> Prompt
Pick out the lines below with "bodies" and list them.
****
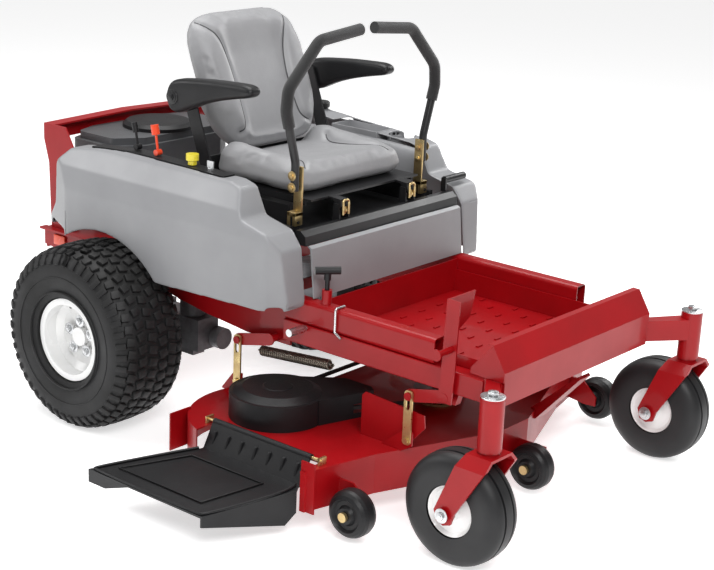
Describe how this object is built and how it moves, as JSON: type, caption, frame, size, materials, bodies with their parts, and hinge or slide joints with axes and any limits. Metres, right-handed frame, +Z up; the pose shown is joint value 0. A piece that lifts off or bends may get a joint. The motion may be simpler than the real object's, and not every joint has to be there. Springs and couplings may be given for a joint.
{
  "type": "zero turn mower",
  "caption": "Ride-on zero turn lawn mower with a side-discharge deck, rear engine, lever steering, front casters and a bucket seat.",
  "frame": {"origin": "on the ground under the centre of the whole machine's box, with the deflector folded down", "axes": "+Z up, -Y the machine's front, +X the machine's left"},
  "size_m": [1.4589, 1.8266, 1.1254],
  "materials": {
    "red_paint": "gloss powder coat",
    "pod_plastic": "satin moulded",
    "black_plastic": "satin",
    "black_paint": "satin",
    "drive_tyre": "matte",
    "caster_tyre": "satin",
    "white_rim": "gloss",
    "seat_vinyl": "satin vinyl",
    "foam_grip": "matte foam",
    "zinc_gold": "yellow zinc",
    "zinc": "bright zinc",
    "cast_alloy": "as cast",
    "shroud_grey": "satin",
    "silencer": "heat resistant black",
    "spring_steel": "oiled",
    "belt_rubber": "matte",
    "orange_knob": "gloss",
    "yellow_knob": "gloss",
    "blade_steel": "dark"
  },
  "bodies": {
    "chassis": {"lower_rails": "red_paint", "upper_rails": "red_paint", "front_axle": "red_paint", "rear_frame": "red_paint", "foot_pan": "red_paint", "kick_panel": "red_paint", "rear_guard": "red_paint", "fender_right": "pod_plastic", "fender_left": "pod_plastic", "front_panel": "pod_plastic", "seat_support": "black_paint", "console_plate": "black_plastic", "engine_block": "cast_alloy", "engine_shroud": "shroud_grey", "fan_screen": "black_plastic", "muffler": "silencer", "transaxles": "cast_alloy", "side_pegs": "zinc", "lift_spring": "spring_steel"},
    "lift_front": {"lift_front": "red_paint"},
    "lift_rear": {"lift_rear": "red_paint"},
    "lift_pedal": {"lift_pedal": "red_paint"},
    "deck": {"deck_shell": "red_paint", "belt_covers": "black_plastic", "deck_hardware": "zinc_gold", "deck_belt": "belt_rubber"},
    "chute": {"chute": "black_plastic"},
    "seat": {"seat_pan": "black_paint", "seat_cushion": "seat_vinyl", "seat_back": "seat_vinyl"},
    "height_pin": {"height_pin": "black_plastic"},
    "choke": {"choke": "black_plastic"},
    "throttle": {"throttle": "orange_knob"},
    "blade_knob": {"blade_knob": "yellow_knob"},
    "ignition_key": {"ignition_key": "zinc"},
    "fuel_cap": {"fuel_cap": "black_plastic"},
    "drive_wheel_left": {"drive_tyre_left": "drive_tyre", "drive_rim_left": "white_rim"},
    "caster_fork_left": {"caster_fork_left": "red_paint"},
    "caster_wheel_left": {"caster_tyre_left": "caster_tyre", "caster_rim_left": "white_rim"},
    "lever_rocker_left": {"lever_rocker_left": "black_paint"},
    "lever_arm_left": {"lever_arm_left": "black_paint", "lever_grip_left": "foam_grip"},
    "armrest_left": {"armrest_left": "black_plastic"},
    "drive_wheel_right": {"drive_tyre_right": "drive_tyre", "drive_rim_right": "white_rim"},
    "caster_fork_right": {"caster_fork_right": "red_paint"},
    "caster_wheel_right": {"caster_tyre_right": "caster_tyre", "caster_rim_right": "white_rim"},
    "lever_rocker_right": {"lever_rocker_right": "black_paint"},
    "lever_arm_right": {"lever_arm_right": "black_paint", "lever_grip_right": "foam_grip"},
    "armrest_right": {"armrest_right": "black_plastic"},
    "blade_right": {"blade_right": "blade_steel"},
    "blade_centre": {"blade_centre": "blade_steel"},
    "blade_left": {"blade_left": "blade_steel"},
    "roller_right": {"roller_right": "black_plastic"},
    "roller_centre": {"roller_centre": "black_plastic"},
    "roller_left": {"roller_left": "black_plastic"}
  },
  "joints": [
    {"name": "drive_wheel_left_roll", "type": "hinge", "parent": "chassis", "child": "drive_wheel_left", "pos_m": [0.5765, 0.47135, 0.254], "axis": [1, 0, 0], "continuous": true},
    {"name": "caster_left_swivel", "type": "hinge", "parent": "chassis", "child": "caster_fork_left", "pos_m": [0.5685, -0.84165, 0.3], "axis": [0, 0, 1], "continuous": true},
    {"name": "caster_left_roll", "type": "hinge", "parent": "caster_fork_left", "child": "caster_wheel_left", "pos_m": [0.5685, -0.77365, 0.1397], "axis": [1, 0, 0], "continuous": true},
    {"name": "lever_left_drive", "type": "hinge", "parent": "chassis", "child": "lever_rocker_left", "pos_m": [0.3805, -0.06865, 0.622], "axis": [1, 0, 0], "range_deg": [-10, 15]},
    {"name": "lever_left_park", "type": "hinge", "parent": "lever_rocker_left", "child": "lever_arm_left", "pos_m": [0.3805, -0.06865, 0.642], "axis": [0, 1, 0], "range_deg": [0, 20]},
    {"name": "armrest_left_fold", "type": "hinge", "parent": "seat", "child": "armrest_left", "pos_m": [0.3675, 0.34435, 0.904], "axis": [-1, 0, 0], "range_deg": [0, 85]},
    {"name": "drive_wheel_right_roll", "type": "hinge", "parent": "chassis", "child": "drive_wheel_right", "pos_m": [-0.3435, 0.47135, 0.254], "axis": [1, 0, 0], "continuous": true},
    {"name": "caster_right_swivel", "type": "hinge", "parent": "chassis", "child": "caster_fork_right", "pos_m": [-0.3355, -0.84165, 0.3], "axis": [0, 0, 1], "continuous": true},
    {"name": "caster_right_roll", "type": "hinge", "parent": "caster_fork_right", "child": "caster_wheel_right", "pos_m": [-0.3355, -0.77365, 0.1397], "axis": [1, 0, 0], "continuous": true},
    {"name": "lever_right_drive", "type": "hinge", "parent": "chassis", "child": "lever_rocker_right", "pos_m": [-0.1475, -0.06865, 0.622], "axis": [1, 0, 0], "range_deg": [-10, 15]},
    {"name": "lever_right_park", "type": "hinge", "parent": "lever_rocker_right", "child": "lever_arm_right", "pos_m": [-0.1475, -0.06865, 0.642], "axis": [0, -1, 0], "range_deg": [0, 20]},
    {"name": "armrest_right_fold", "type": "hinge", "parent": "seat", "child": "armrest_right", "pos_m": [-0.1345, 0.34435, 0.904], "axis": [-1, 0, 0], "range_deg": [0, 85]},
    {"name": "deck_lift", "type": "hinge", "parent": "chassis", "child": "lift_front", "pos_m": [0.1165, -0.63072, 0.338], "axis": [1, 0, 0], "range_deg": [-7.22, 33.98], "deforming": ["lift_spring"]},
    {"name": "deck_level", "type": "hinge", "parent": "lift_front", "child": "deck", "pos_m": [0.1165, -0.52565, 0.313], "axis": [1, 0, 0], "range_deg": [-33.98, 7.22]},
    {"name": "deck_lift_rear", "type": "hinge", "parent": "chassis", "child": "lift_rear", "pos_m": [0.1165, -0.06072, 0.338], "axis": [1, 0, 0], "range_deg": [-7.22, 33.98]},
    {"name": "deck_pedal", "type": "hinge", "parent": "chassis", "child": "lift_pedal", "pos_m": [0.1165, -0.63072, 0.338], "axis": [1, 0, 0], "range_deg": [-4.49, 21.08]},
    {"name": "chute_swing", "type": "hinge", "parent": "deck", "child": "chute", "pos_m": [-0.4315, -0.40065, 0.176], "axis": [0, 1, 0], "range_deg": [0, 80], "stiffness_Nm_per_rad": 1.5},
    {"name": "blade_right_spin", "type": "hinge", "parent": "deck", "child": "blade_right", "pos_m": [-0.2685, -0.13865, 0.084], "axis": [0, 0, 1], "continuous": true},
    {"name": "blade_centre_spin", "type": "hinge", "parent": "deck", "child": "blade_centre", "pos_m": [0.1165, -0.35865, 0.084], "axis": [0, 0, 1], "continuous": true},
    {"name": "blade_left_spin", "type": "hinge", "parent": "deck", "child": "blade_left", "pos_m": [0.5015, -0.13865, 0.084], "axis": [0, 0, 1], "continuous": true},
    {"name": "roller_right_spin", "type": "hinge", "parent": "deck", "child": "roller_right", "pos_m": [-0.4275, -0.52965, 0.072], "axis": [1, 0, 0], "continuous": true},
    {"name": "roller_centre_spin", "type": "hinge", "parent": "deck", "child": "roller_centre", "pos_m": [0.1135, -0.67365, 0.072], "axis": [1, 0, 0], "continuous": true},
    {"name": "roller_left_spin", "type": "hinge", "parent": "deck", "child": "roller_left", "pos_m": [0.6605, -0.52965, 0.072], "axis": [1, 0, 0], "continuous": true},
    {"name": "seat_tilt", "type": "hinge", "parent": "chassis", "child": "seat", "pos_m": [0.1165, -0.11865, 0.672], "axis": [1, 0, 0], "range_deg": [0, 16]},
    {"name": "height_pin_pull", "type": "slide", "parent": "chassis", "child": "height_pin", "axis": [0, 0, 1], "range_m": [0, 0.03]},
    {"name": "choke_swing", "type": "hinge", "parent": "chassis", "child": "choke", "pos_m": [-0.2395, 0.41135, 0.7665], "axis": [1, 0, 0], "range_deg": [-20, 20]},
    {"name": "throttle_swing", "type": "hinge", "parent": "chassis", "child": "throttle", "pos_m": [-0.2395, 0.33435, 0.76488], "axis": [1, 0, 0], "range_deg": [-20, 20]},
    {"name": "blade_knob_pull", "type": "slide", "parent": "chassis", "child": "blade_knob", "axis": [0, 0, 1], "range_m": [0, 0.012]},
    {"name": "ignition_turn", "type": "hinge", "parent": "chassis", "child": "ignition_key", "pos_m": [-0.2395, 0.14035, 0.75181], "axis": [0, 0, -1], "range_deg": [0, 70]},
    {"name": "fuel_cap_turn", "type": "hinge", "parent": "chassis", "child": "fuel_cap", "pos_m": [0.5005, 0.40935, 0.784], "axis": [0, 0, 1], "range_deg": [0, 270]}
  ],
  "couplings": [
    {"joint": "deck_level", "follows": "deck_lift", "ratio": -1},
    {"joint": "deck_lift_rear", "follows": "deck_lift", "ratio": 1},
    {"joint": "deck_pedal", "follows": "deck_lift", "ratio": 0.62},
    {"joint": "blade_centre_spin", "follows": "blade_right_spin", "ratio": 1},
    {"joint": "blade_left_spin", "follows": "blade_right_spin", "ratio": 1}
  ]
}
****
> Exercise solution
Describe how this object is built and how it moves, as JSON: type, caption, frame, size, materials, bodies with their parts, and hinge or slide joints with axes and any limits. Metres, right-handed frame, +Z up; the pose shown is joint value 0. A piece that lifts off or bends may get a joint. The motion may be simpler than the real object's, and not every joint has to be there. Springs and couplings may be given for a joint.
  "bodies": {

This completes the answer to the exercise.